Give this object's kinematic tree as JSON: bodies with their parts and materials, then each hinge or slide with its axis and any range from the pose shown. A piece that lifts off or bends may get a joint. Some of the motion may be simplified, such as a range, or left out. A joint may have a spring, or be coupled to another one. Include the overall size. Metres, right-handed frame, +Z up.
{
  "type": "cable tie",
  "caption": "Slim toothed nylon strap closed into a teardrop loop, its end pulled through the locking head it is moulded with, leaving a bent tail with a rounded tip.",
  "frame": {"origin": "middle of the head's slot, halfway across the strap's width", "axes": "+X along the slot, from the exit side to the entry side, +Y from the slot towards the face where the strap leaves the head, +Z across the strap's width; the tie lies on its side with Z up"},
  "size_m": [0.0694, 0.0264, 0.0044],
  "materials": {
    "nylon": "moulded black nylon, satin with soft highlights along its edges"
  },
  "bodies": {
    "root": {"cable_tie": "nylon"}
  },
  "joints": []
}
+--
▸ Work to complete
Copy the data above in full, character for character.

▸ Solution below
Give this object's kinematic tree as JSON: bodies with their parts and materials, then each hinge or slide with its axis and any range from the pose shown. A piece that lifts off or bends may get a joint. Some of the motion may be simplified, such as a range, or left out. A joint may have a spring, or be coupled to another one. Include the overall size. Metres, right-handed frame, +Z up.
{
  "type": "cable tie",
  "caption": "Slim toothed nylon strap closed into a teardrop loop, its end pulled through the locking head it is moulded with, leaving a bent tail with a rounded tip.",
  "frame": {"origin": "middle of the head's slot, halfway across the strap's width", "axes": "+X along the slot, from the exit side to the entry side, +Y from the slot towards the face where the strap leaves the head, +Z across the strap's width; the tie lies on its side with Z up"},
  "size_m": [0.0694, 0.0264, 0.0044],
  "materials": {
    "nylon": "moulded black nylon, satin with soft highlights along its edges"
  },
  "bodies": {
    "root": {"cable_tie": "nylon"}
  },
  "joints": []
}